Por outro lado, a correção fraterna exige um procedimento reto, que tenha em vista o bem espiritual da pessoa. Deve-se, por isso, rechaçar toda espécie de moralismo, a fim de que os mandamentos de Deus não sejam resumidos a um conjunto de negações, mas encarados como uma autoestrada que conduz à verdadeira liberdade do ser humano, isto é, a vida eterna. Na correção de um amigo, por conseguinte, o cristão necessita "fazer-se tudo para todos" ( 1 Cor 9, 22), pois "uns são como crianças recém-nascidas, outros como adolescentes e outros, finalmente, já são efetivamente adultos" [7]. Desse modo, faz-se necessário que o educador pondere "com toda a diligência quais são os que precisam de leite e quais os que carecem de um alimento mais sólido", adaptando "suas palavras à mentalidade e à inteligência dos seus ouvintes" [8]. De fato, é preciso cuidado para não quebrar a cana já rachada e apagar a chama que fumega (cf. Is 42, 3).
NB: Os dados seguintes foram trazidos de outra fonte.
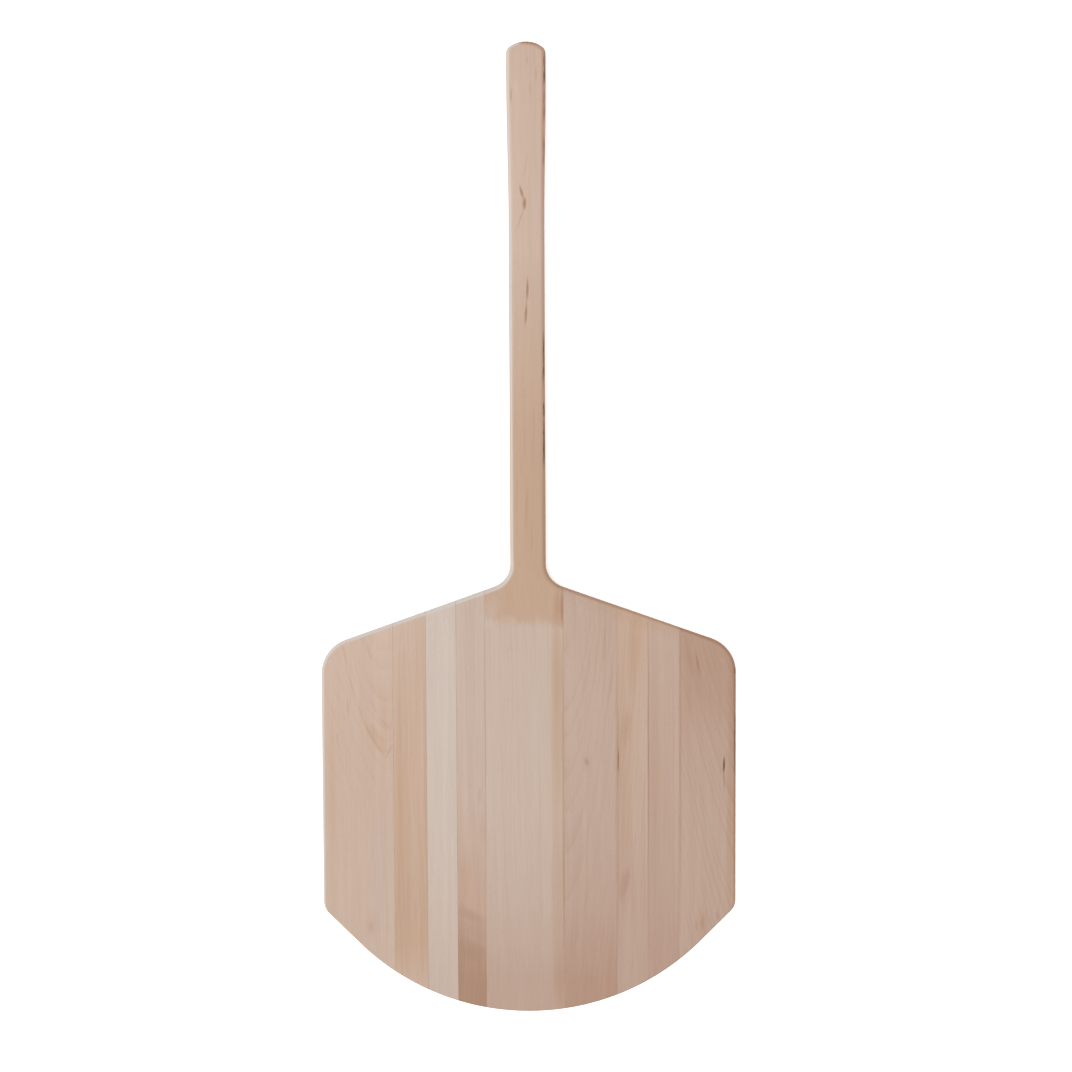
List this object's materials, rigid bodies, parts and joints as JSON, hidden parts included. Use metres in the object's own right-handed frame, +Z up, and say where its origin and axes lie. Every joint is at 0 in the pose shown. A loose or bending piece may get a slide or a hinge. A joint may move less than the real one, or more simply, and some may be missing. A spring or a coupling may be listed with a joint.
{
  "type": "pizza peel",
  "caption": "Flat wooden pizza peel: a square edge-glued blade with clipped front corners, sloping shoulders and a long straight handle.",
  "frame": {"origin": "centre of the blade on its flat underside, half the blade's width behind the tip", "axes": "+Y along the handle from the tip to the grip, +Z up out of the upper face, +X across the blade to the right with the handle pointing away"},
  "size_m": [0.4572, 1.0668, 0.019],
  "materials": {
    "wood_left_edge": "sanded, dry, satin",
    "wood_left_outer": "sanded, dry, satin",
    "wood_left_middle": "sanded, dry, satin",
    "wood_left_inner": "sanded, dry, satin",
    "wood_handle_board": "sanded, dry, satin",
    "wood_right_inner": "sanded, dry, satin",
    "wood_right_middle": "sanded, dry, satin",
    "wood_right_outer": "sanded, dry, satin",
    "wood_right_edge": "sanded, dry, satin",
    "glue": "cured wood glue, satin"
  },
  "bodies": {
    "root": {"left_edge_stave": "wood_left_edge", "left_outer_stave": "wood_left_outer", "left_middle_stave": "wood_left_middle", "left_inner_stave": "wood_left_inner", "handle_board": "wood_handle_board", "right_inner_stave": "wood_right_inner", "right_middle_stave": "wood_right_middle", "right_outer_stave": "wood_right_outer", "right_edge_stave": "wood_right_edge", "glue_left_edge": "glue", "glue_left_outer": "glue", "glue_left_middle": "glue", "glue_left_inner": "glue", "glue_right_inner": "glue", "glue_right_middle": "glue", "glue_right_outer": "glue", "glue_right_edge": "glue"}
  },
  "joints": []
}
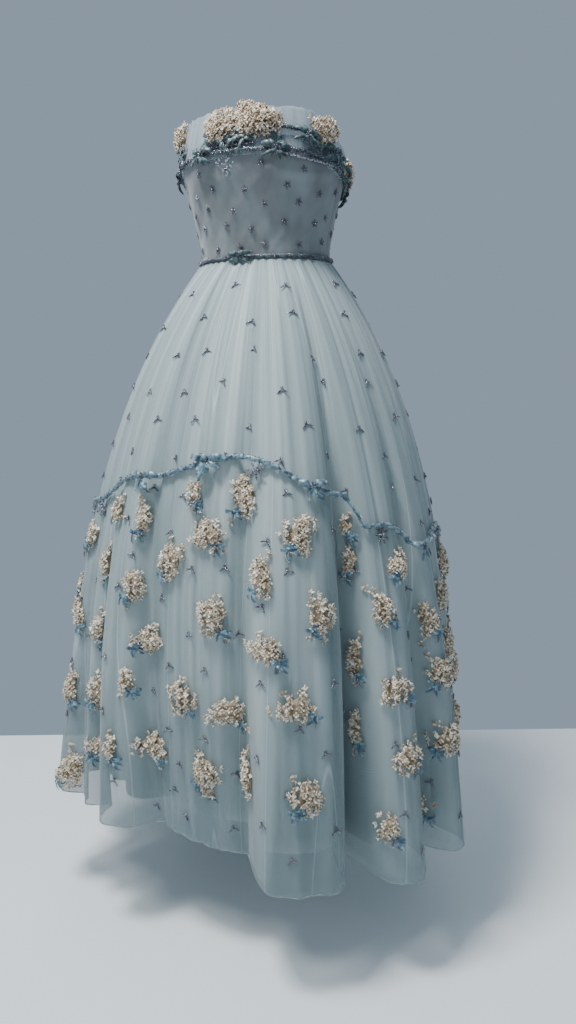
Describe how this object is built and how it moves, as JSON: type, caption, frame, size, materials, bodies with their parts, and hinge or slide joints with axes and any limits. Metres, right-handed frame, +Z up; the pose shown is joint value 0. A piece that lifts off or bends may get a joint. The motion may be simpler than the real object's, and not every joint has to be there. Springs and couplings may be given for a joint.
{
  "type": "ball gown",
  "caption": "Strapless full-length ball gown of gathered net over a plain underskirt, with flower sprays, a scalloped beaded garland and bows, filled out as worn.",
  "frame": {"origin": "centre of the waist, on the level of the waist seam, where the wearer holds the gown up", "axes": "+Z up along the body, -Y towards the front, +X towards the wearer's left"},
  "size_m": [0.8258, 0.7713, 1.3135],
  "materials": {
    "net": "matt pale blue-grey net with cream flower sprays",
    "lining": "soft satin, pale aqua",
    "bodice": "matt taupe grey-blue under net",
    "ribbon": "satin ribbon and beads, steel blue"
  },
  "bodies": {
    "root": {"overskirt_front": "net", "overskirt_front_left": "net", "overskirt_back_left": "net", "overskirt_back": "net", "overskirt_back_right": "net", "overskirt_front_right": "net", "underskirt_front": "lining", "underskirt_back_left": "lining", "underskirt_back_right": "lining", "bodice_front": "bodice", "bodice_back_left": "bodice", "bodice_back_right": "bodice", "back_placket": "bodice", "neck_band_right": "net", "neck_band_left": "net", "waist_cord": "ribbon", "bust_cord": "ribbon", "garland_1": "ribbon", "garland_2": "ribbon", "garland_3": "ribbon", "garland_4": "ribbon", "garland_5": "ribbon", "garland_6": "ribbon", "garland_7": "ribbon", "garland_8": "ribbon", "garland_9": "ribbon", "waist_bow": "ribbon", "bust_bow_1": "ribbon", "bust_bow_2": "ribbon", "bust_bow_3": "ribbon", "bust_bow_4": "ribbon", "bust_bow_5": "ribbon", "bust_bow_6": "ribbon", "bust_bow_7": "ribbon", "bust_bow_8": "ribbon", "bust_bow_9": "ribbon", "bust_bow_10": "ribbon", "garland_bow_1": "ribbon", "garland_bow_2": "ribbon", "garland_bow_3": "ribbon", "garland_bow_4": "ribbon", "garland_bow_5": "ribbon", "garland_bow_6": "ribbon", "garland_bow_7": "ribbon", "garland_bow_8": "ribbon", "garland_bow_9": "ribbon"}
  },
  "joints": []
}
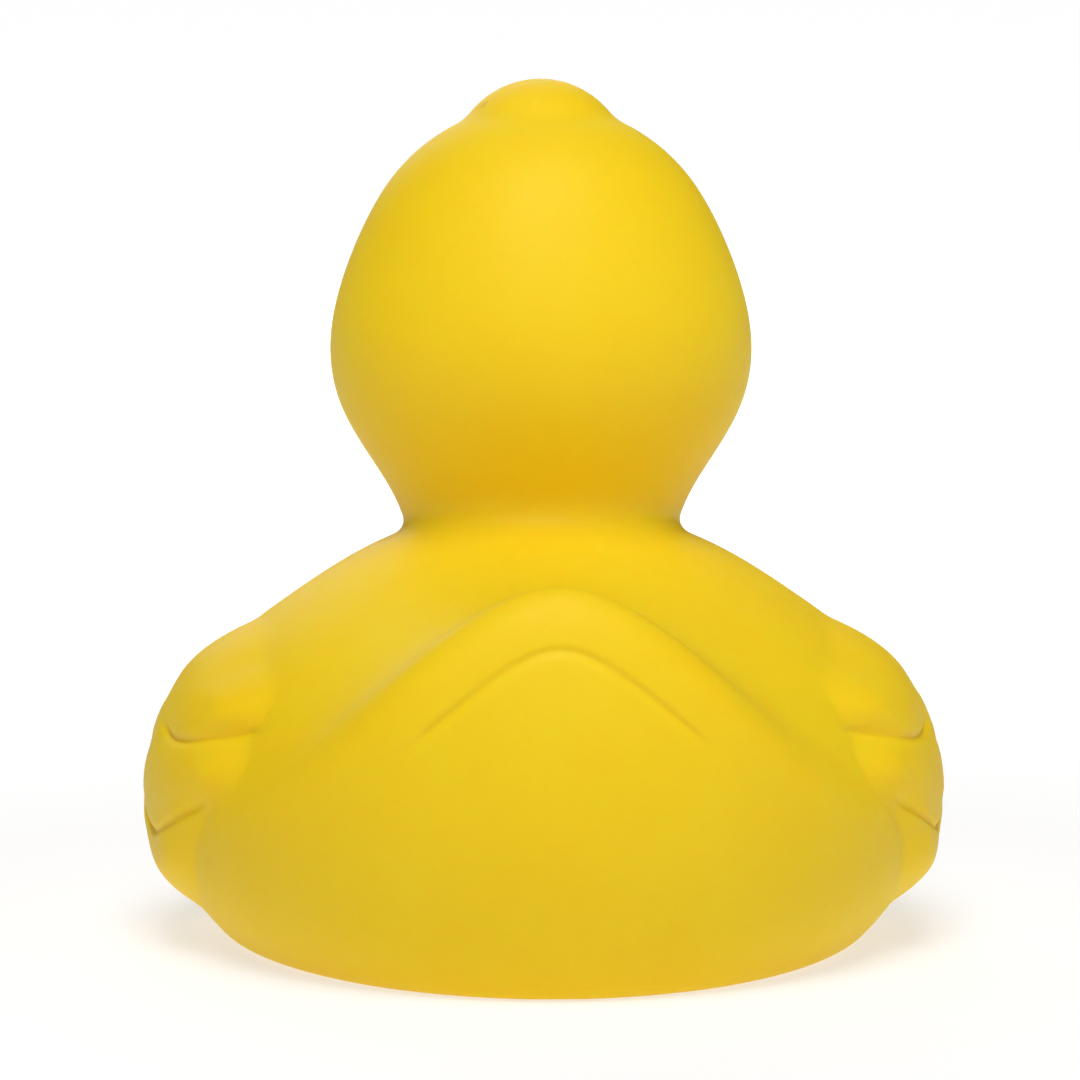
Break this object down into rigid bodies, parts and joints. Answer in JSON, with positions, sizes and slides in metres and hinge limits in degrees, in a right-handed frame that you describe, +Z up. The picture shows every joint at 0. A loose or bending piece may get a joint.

O princípio da correção fraterna traz em seu bojo outra verdade fundamental para o cristianismo: a fraternidade em Cristo. Pelo batismo, tornamo-nos todos irmãos. Assim, fazem todo sentido as palavras de São Paulo aos efésios: "Com toda a humildade e mansidão, suportai-vos uns aos outros com paciência, no amor" (cf. Ef 4, 1-6). Uma comunidade que não se preocupa com as necessidades básicas do outro está fadada ao fracasso, por mais supostamente piedosa que seja. A verdadeira espiritualidade nunca se fecha em si mesma; ao contrário, leva-nos a enxergar Jesus no outro, ajudando-o a carregar a cruz, tal qual fez o cirineu com Cristo. Também a Virgem Santíssima nas bodas de Caná — "Eles não têm mais vinho" (Jo 2, 3) — dá-nos o modelo de amor ao próximo, como também na sua partida apressada para a casa de Isabel — "Maria se levantou e foi às pressas às montanhas, a uma cidade de Judá" (cf. Lc 1, 39-45) —, a fim de servi-la e ajudá-la.
O amor de Deus pede uma resposta. E esta resposta, é preciso sempre repetir, está no amor aos irmãos: "Amarás o Senhor teu Deus de todo o teu coração (...) Amarás ao teu próximo como a ti mesmo" ( Mt 22, 34-40).